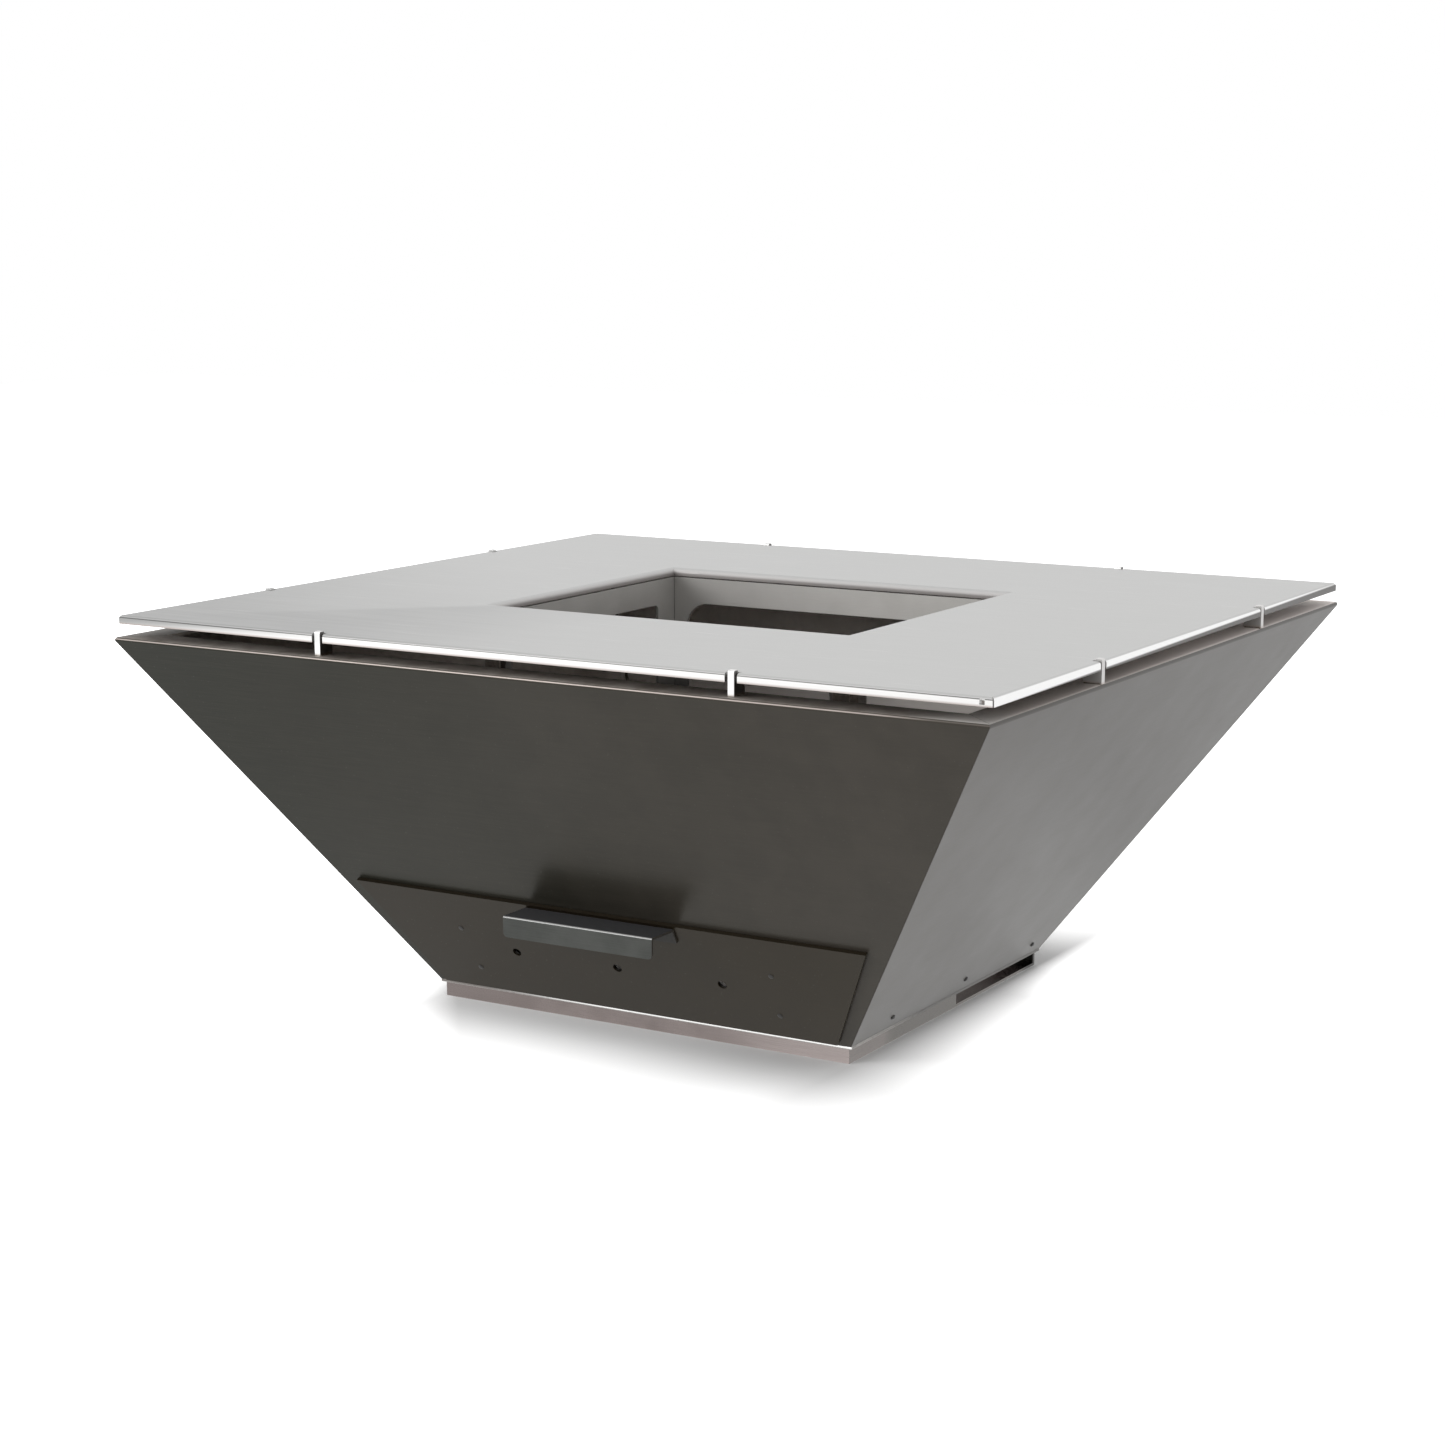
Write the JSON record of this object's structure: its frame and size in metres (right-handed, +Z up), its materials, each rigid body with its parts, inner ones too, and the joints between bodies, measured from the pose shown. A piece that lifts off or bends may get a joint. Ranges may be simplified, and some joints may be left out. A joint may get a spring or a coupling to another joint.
{
  "type": "fire pit with grate",
  "caption": "Low fire pit with a sloping sheet-steel bowl on a plinth, a lift-off cooking plate round a central firebox, a lift-out fire grate and a front ash drawer.",
  "frame": {"origin": "on the ground, under the centre of the bowl's rim and of the cooking plate", "axes": "+Z up; +X along the plate's longer side, to the right of someone facing the drawer; the drawer faces -Y"},
  "size_m": [1.0002, 0.905, 0.4252],
  "materials": {
    "bowl_steel": "smooth satin heat-proof coat, dark brown-grey",
    "plate_steel": "light satin, brushed along the length",
    "lug_steel": "satin, bright cut faces",
    "plinth_steel": "near-mirror polished sheet",
    "firebox_steel": "satin sheet",
    "floor_steel": "mill-finish sheet",
    "tray_steel": "mill-finish sheet",
    "drawer_steel": "the same satin coat as the bowl, a little browner",
    "screw_steel": "black-oxide steel",
    "grate_iron": "matt black, heat-darkened"
  },
  "bodies": {
    "pit": {"plinth_front": "plinth_steel", "plinth_right": "plinth_steel", "plinth_back": "plinth_steel", "plinth_left": "plinth_steel", "floor_plate": "floor_steel", "bowl_front_wall": "bowl_steel", "bowl_right_wall": "bowl_steel", "bowl_back_wall": "bowl_steel", "bowl_left_wall": "bowl_steel", "floor_angle_right": "floor_steel", "floor_angle_back": "floor_steel", "floor_angle_left": "floor_steel", "floor_screws": "screw_steel", "floor_nuts": "screw_steel", "plate_lug_front_1": "lug_steel", "plate_lug_front_2": "lug_steel", "plate_lug_right_1": "lug_steel", "plate_lug_right_2": "lug_steel", "plate_lug_back_1": "lug_steel", "plate_lug_back_2": "lug_steel", "plate_lug_left_1": "lug_steel", "plate_lug_left_2": "lug_steel", "firebox_front_wall": "firebox_steel", "grate_ledge_front": "firebox_steel", "firebox_right_wall": "firebox_steel", "grate_ledge_right": "firebox_steel", "firebox_back_wall": "firebox_steel", "grate_ledge_back": "firebox_steel", "firebox_left_wall": "firebox_steel", "grate_ledge_left": "firebox_steel", "firebox_leg_front_left": "firebox_steel", "firebox_leg_front_right": "firebox_steel", "firebox_leg_back_right": "firebox_steel", "firebox_leg_back_left": "firebox_steel", "drawer_runner_right": "floor_steel", "drawer_runner_left": "floor_steel"},
    "drawer": {"ash_tray": "tray_steel", "drawer_front": "drawer_steel", "drawer_handle": "drawer_steel", "drawer_rivets": "screw_steel", "handle_rivets": "screw_steel", "drawer_stop_right": "tray_steel", "drawer_stop_left": "tray_steel"},
    "plate": {"cooking_plate": "plate_steel"},
    "grate": {"grate_frame": "grate_iron", "grate_bars": "grate_iron"}
  },
  "joints": [
    {"name": "drawer_slide", "type": "slide", "parent": "pit", "child": "drawer", "axis": [0, -1, 0], "range_m": [0, 0.322]},
    {"name": "plate_lift", "type": "slide", "parent": "pit", "child": "plate", "axis": [0, 0, 1], "range_m": [0, 0.1]},
    {"name": "grate_lift", "type": "slide", "parent": "pit", "child": "grate", "axis": [0, 0, 1], "range_m": [0, 0.3]}
  ]
}
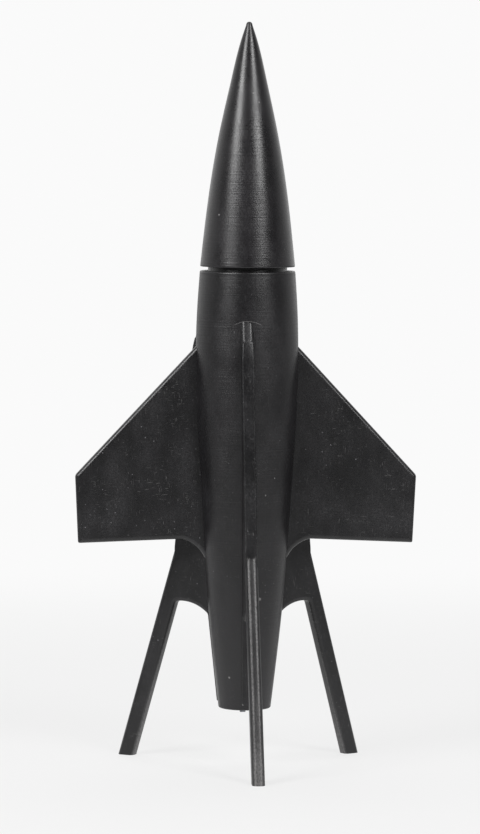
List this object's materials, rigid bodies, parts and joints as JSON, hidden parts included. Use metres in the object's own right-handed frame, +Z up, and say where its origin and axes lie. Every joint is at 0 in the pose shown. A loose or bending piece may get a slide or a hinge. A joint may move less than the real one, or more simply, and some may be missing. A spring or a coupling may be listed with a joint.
{
  "type": "model rocket",
  "caption": "Slender model rocket with a lift-off ogive nose, swept flat wings and flat plate legs that it stands on.",
  "frame": {"origin": "on the rocket's axis at the mouth of the motor tube, 32.6 mm above the ground that the feet stand on", "axes": "+Z up along the rocket's axis to the nose tip, X along the wings, -Y towards the front leg"},
  "size_m": [0.1884, 0.118, 0.4091],
  "materials": {
    "black_lacquered_nose": "satin black lacquer over turned wood",
    "black_lacquered_body": "satin black lacquer over turned wood",
    "black_lacquered_plate": "flatter satin black lacquer over cut sheet wood, scuffed",
    "plywood": "bare birch plywood",
    "kraft_tube": "spiral-wound kraft paper tube",
    "white_tube": "glassine-faced paper tube",
    "bright_steel": "zinc-bright steel wire",
    "spring_steel": "blued spring steel strip",
    "black_band": "black coated paper band"
  },
  "bodies": {
    "airframe": {"body_shell": "black_lacquered_body", "bay_liner": "white_tube", "shoulder_stop": "kraft_tube", "forward_ring": "plywood", "anchor_screw_eye": "bright_steel", "middle_ring": "plywood", "tail_ring": "plywood", "motor_tube": "kraft_tube", "blast_tube": "kraft_tube", "thrust_ring": "kraft_tube", "hook_band": "black_band", "left_wing": "black_lacquered_plate", "right_wing": "black_lacquered_plate", "front_leg": "black_lacquered_plate", "rear_left_leg": "black_lacquered_plate", "rear_right_leg": "black_lacquered_plate", "upper_launch_lug": "black_lacquered_plate", "lower_launch_lug": "black_lacquered_plate", "upper_lug_block": "black_lacquered_plate", "lower_lug_block": "black_lacquered_plate"},
    "nose": {"nose_cone": "black_lacquered_nose", "nose_shoulder": "black_lacquered_nose", "nose_bulkhead": "plywood", "nose_screw_eye": "bright_steel", "nose_weight": "bright_steel", "nose_weight_screw": "bright_steel"},
    "hook": {"motor_hook": "spring_steel"}
  },
  "joints": [
    {"name": "nose_lift", "type": "slide", "parent": "airframe", "child": "nose", "axis": [0, 0, 1], "range_m": [0, 0.05]},
    {"name": "motor_hook_flex", "type": "hinge", "parent": "airframe", "child": "hook", "pos_m": [0, 0.01315, 0.0634], "axis": [1, 0, 0], "range_deg": [0, 2.2], "stiffness_Nm_per_rad": 0.5}
  ]
}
┄┄┄┄┄┄
◆ Exercise ◆
The records above are to be repeated exactly, in their entirety.

◆ Result for this task ◆
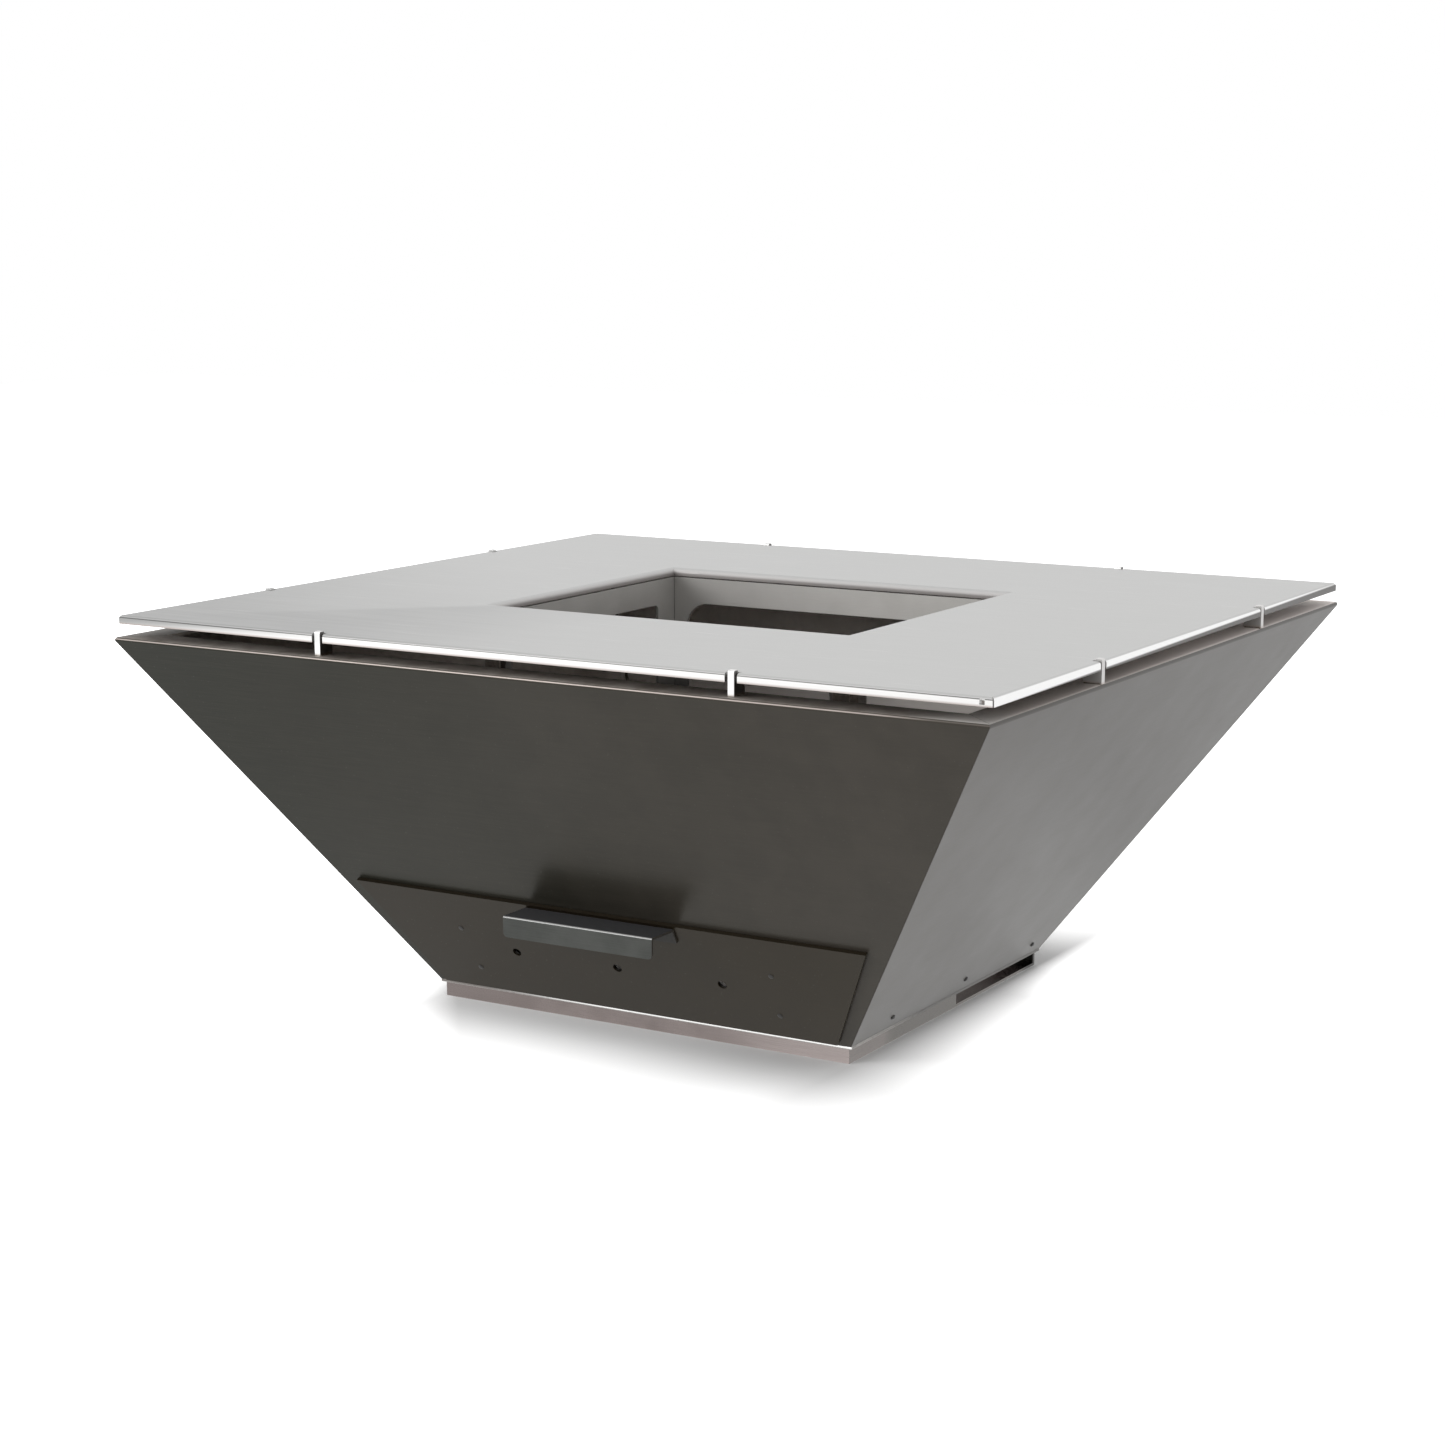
Write the JSON record of this object's structure: its frame and size in metres (right-handed, +Z up), its materials, each rigid body with its parts, inner ones too, and the joints between bodies, measured from the pose shown. A piece that lifts off or bends may get a joint. Ranges may be simplified, and some joints may be left out. A joint may get a spring or a coupling to another joint.
{
  "type": "fire pit with grate",
  "caption": "Low fire pit with a sloping sheet-steel bowl on a plinth, a lift-off cooking plate round a central firebox, a lift-out fire grate and a front ash drawer.",
  "frame": {"origin": "on the ground, under the centre of the bowl's rim and of the cooking plate", "axes": "+Z up; +X along the plate's longer side, to the right of someone facing the drawer; the drawer faces -Y"},
  "size_m": [1.0002, 0.905, 0.4252],
  "materials": {
    "bowl_steel": "smooth satin heat-proof coat, dark brown-grey",
    "plate_steel": "light satin, brushed along the length",
    "lug_steel": "satin, bright cut faces",
    "plinth_steel": "near-mirror polished sheet",
    "firebox_steel": "satin sheet",
    "floor_steel": "mill-finish sheet",
    "tray_steel": "mill-finish sheet",
    "drawer_steel": "the same satin coat as the bowl, a little browner",
    "screw_steel": "black-oxide steel",
    "grate_iron": "matt black, heat-darkened"
  },
  "bodies": {
    "pit": {"plinth_front": "plinth_steel", "plinth_right": "plinth_steel", "plinth_back": "plinth_steel", "plinth_left": "plinth_steel", "floor_plate": "floor_steel", "bowl_front_wall": "bowl_steel", "bowl_right_wall": "bowl_steel", "bowl_back_wall": "bowl_steel", "bowl_left_wall": "bowl_steel", "floor_angle_right": "floor_steel", "floor_angle_back": "floor_steel", "floor_angle_left": "floor_steel", "floor_screws": "screw_steel", "floor_nuts": "screw_steel", "plate_lug_front_1": "lug_steel", "plate_lug_front_2": "lug_steel", "plate_lug_right_1": "lug_steel", "plate_lug_right_2": "lug_steel", "plate_lug_back_1": "lug_steel", "plate_lug_back_2": "lug_steel", "plate_lug_left_1": "lug_steel", "plate_lug_left_2": "lug_steel", "firebox_front_wall": "firebox_steel", "grate_ledge_front": "firebox_steel", "firebox_right_wall": "firebox_steel", "grate_ledge_right": "firebox_steel", "firebox_back_wall": "firebox_steel", "grate_ledge_back": "firebox_steel", "firebox_left_wall": "firebox_steel", "grate_ledge_left": "firebox_steel", "firebox_leg_front_left": "firebox_steel", "firebox_leg_front_right": "firebox_steel", "firebox_leg_back_right": "firebox_steel", "firebox_leg_back_left": "firebox_steel", "drawer_runner_right": "floor_steel", "drawer_runner_left": "floor_steel"},
    "drawer": {"ash_tray": "tray_steel", "drawer_front": "drawer_steel", "drawer_handle": "drawer_steel", "drawer_rivets": "screw_steel", "handle_rivets": "screw_steel", "drawer_stop_right": "tray_steel", "drawer_stop_left": "tray_steel"},
    "plate": {"cooking_plate": "plate_steel"},
    "grate": {"grate_frame": "grate_iron", "grate_bars": "grate_iron"}
  },
  "joints": [
    {"name": "drawer_slide", "type": "slide", "parent": "pit", "child": "drawer", "axis": [0, -1, 0], "range_m": [0, 0.322]},
    {"name": "plate_lift", "type": "slide", "parent": "pit", "child": "plate", "axis": [0, 0, 1], "range_m": [0, 0.1]},
    {"name": "grate_lift", "type": "slide", "parent": "pit", "child": "grate", "axis": [0, 0, 1], "range_m": [0, 0.3]}
  ]
}
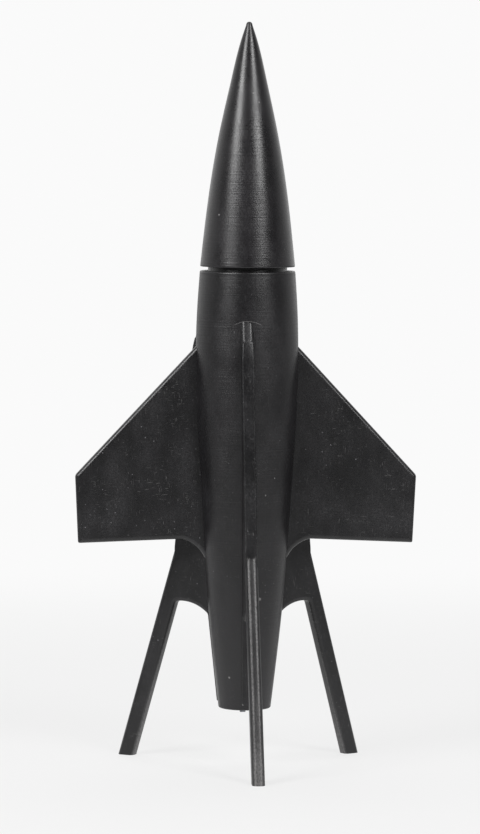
List this object's materials, rigid bodies, parts and joints as JSON, hidden parts included. Use metres in the object's own right-handed frame, +Z up, and say where its origin and axes lie. Every joint is at 0 in the pose shown. A loose or bending piece may get a slide or a hinge. A joint may move less than the real one, or more simply, and some may be missing. A spring or a coupling may be listed with a joint.
{
  "type": "model rocket",
  "caption": "Slender model rocket with a lift-off ogive nose, swept flat wings and flat plate legs that it stands on.",
  "frame": {"origin": "on the rocket's axis at the mouth of the motor tube, 32.6 mm above the ground that the feet stand on", "axes": "+Z up along the rocket's axis to the nose tip, X along the wings, -Y towards the front leg"},
  "size_m": [0.1884, 0.118, 0.4091],
  "materials": {
    "black_lacquered_nose": "satin black lacquer over turned wood",
    "black_lacquered_body": "satin black lacquer over turned wood",
    "black_lacquered_plate": "flatter satin black lacquer over cut sheet wood, scuffed",
    "plywood": "bare birch plywood",
    "kraft_tube": "spiral-wound kraft paper tube",
    "white_tube": "glassine-faced paper tube",
    "bright_steel": "zinc-bright steel wire",
    "spring_steel": "blued spring steel strip",
    "black_band": "black coated paper band"
  },
  "bodies": {
    "airframe": {"body_shell": "black_lacquered_body", "bay_liner": "white_tube", "shoulder_stop": "kraft_tube", "forward_ring": "plywood", "anchor_screw_eye": "bright_steel", "middle_ring": "plywood", "tail_ring": "plywood", "motor_tube": "kraft_tube", "blast_tube": "kraft_tube", "thrust_ring": "kraft_tube", "hook_band": "black_band", "left_wing": "black_lacquered_plate", "right_wing": "black_lacquered_plate", "front_leg": "black_lacquered_plate", "rear_left_leg": "black_lacquered_plate", "rear_right_leg": "black_lacquered_plate", "upper_launch_lug": "black_lacquered_plate", "lower_launch_lug": "black_lacquered_plate", "upper_lug_block": "black_lacquered_plate", "lower_lug_block": "black_lacquered_plate"},
    "nose": {"nose_cone": "black_lacquered_nose", "nose_shoulder": "black_lacquered_nose", "nose_bulkhead": "plywood", "nose_screw_eye": "bright_steel", "nose_weight": "bright_steel", "nose_weight_screw": "bright_steel"},
    "hook": {"motor_hook": "spring_steel"}
  },
  "joints": [
    {"name": "nose_lift", "type": "slide", "parent": "airframe", "child": "nose", "axis": [0, 0, 1], "range_m": [0, 0.05]},
    {"name": "motor_hook_flex", "type": "hinge", "parent": "airframe", "child": "hook", "pos_m": [0, 0.01315, 0.0634], "axis": [1, 0, 0], "range_deg": [0, 2.2], "stiffness_Nm_per_rad": 0.5}
  ]
}